Summit Natural Gas of Maine won approval in January to provide natural gas to 17 communities in the central part of the state, along a roughly 20-mile pipeline between Augusta and Winslow that would tap Spectra’s 833,317 MMBtu/d capacity Maritimes and Northeast Pipeline. Gas service for homeowners and businesses closest to the mainlines is targeted to begin in late 2014.
Also on track, a Williams project in partnership with Cabot Oil & Gas and Piedmont Natural Gas that would develop a major pipeline project, connecting the Appalachian natural gas supplies in northern Pennsylvania with northeastern markets by 2015. The 120-mile Constitution Pipeline will have 650,000 Dth/d capacity, running along a 30-inch pipeline from Susquehanna County, PA to Iroquois Gas Transmission and Tennessee Gas Pipeline systems in Schoharie County, NY. In conjunction, Iroquois will develop the Wright Interconnect Project, an expansion of its existing compression and metering facilities in Wright, NY.

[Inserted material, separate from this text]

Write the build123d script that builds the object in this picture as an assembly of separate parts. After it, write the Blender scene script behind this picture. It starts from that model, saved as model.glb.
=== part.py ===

Separately, Portland Pipe Line has told Vermont lawmakers it would consider shipping tar sands oil from Western Canada across New England. CEO Larry Wilson told the state House Fish, Wildlife and Water Resources Committee “that is an option we would absolutely consider.”
Such a move would require reversing the flow of pipeline now carrying oil delivered by ship to South Portland, ME, then to a refinery in Montreal. However, this plan is already facing stiff opposition from environmentalists concerned about spills.

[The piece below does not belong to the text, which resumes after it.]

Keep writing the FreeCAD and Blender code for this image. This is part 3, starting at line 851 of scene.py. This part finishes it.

“Fundamentally, natural gas is abundant in North America and a reliable fuel,” said Soto. “When you see high prices in New England, that’s a localized concern, and that’s the market working to provide a price signal that says ‘more infrastructure is needed.’ The notion that ‘Well, we shouldn’t rely on natural gas because of the high prices,’ I think, is a false one. This is a market signal, and what it is telling us is that we need to build more pipe.”